Two stories to share with fellow cat people.



1st  A month a go I got a call from  some one from a fellow cat charity who also helps us too,  saying a B&W cats was found on a busy road  all fosters pens were full, and would I put it in my boarding pen till a space comes up, as the microchip  number revealed the owner had changed address. 

Sweet little cat,obviously loved - as luck would have it they managed to trace the owner (don't know how) as they were no longer at that address.   Anyway I got a call from the potential owners saying they think it was there cat, and came to see her, she had been missing 4 days.    Tears flooding down everyone's cheeks they confirmed it was her and she had been staying at the mothers house while they moved. She had escaped and the mother did not a lot to find her as she was not a cat lover anyway.     It made my day seeing her reunited again with her family.






Yesterday 24th July2018.  Working on the yard with power tools - I did not hear the phone ring or saw answer machine flashing.  I was in back part of the house  cleaning the 7 cat pens (2 CP 5 mine) out while CP cat's at the vet having a dental. 


The dog barked in a warning sound and I came round the corner to see a neighbour, he asked *Have you got a tabby cat*  my heart skipped a beat as last time someone asked me that it was when my beloved K was run over and another neighbour said I am sorry. 

  I said we had  and she was around, but neighbour said it was a boy and the next door yard has said it was not theirs and they had tried asking all the neighbours and they looked after him 2 weeks before they came to me. .   I said do you want me to scan him, he said yes and i went round to the old guys house and after what seemed ages and nothing, the scanner bleeped and 15 digits appeared on the  display.   YES!!  I thought, I did not know which company it was and my vets told me it was Identibase.  I called them from the neighbours and gave the number but as I do not have the vet code so went home to ring round within the charity but no luck till I was told(our area person only has this and could not get hold of her) so could not pass details on to owner, so I went back to the neighbour  to update them, and call the identibase again  and told them I could not get vet code but they did say the cats home was not local, I made a note of the chip as the neighbour had it on his pad,  went home again  phoned again and gave the chip number and left my number for the owner to call. (mobile phone going flat|) so after reporting back to the neighbours  from my house  I went back to cleaning the pens, after 15 minutes my land line rang.  A tearly lady said are you (my name) I said yes, she said I am {XXX}  the chip company said you found my cat.

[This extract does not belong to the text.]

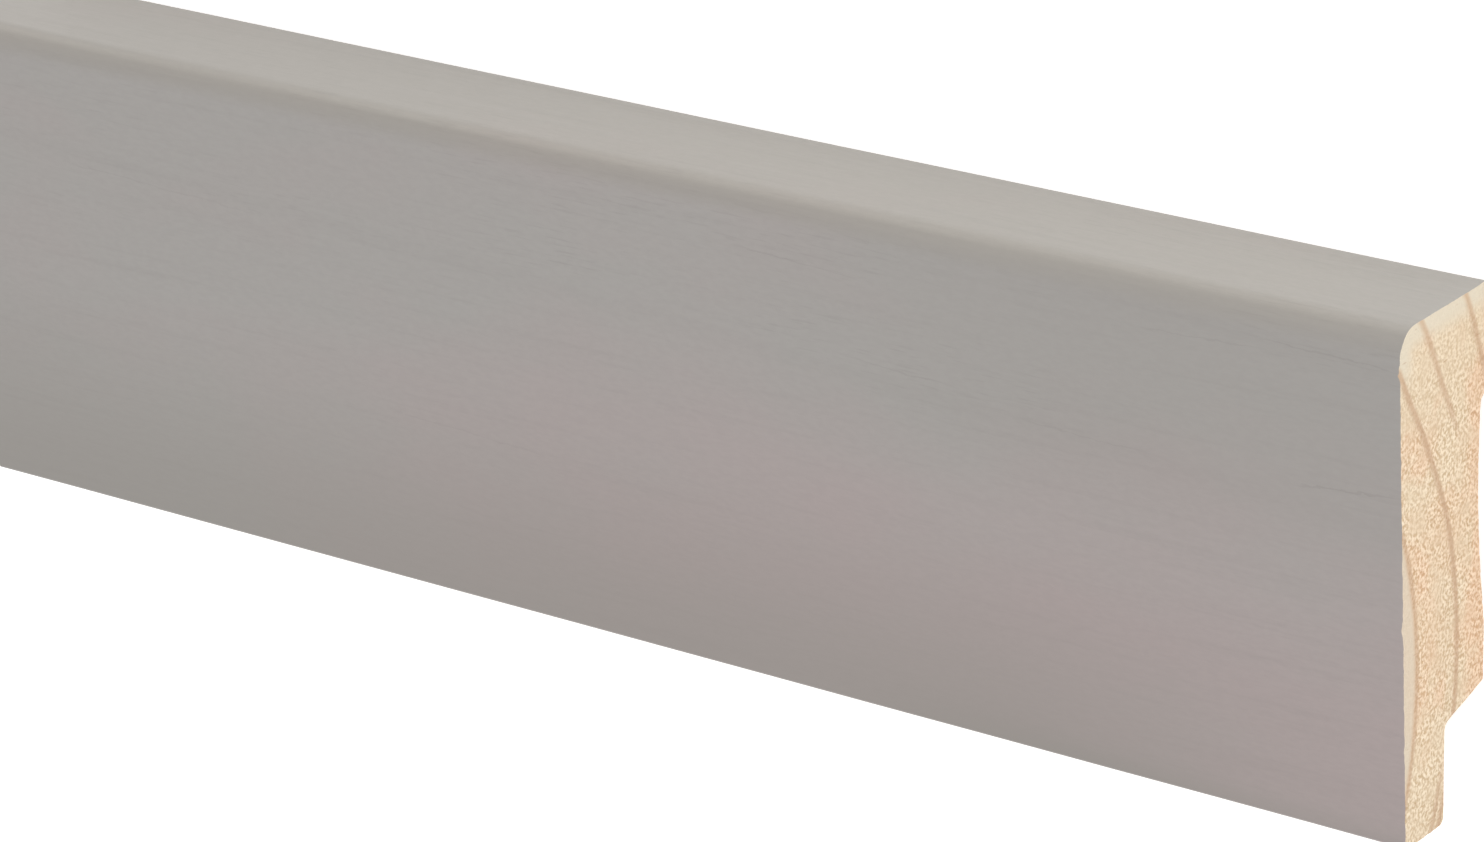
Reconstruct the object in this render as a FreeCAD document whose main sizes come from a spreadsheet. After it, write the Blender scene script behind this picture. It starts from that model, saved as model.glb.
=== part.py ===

  Long chat with her mostly in tears, it appears (P) was only 6 months old when he ran off on bonfire night as neighbours let off huge bangers, they trolled the streets calling him for months and months after, even the daughter called for him months later. 

   She lived in a village 18 miles away 20 minutes by car from where he turned up, crossed 2 major A roads with very fast traffic and many other roads.  We don't know how long he was travelling but he was only in my road 2 weeks and my road is a 40mph road.

   Anyway he had been missing 4 yes 4 years,:shock:    she still has the cats brother. 



Update:


She is travelling up this Saturday and staying over at a B&B as she has a bad leg and travel journey is 4 hrs to where she lives now.   She is then coming to my yard, and we will walk round to the neighbours and reunite her with her long lost boy.  

 I am seriously looking forward to it - and shows the importance of micro chipping, and keeping the  chips up to date with addresses etc.  


I will update you on Sunday to say how it goes..........      Hope you enjoyed  it as I told you as it happened


----------



## Fiona (25 July 2018)

What an amazing story....

Fiona


----------



## ILuvCowparsely (25 July 2018)

It is and cannot wait for her to be reunited with him after 4 years   of living rough.


----------



## ILuvCowparsely (30 July 2018)

Fiona said:



			What an amazing story....

Fiona
		
Click to expand...

Was a tearful reunion.


----------



## Fiona (2 August 2018)

ILuvCowparsely said:



			Was a tearful reunion.
		
Click to expand...

Crikey... I'm sure it was 

Fiona


----------



## Iwantakitten (1 September 2018)

What a lovely story. I&#8217;m so pleased you were able to reunite the lady with her cat after such a long time


----------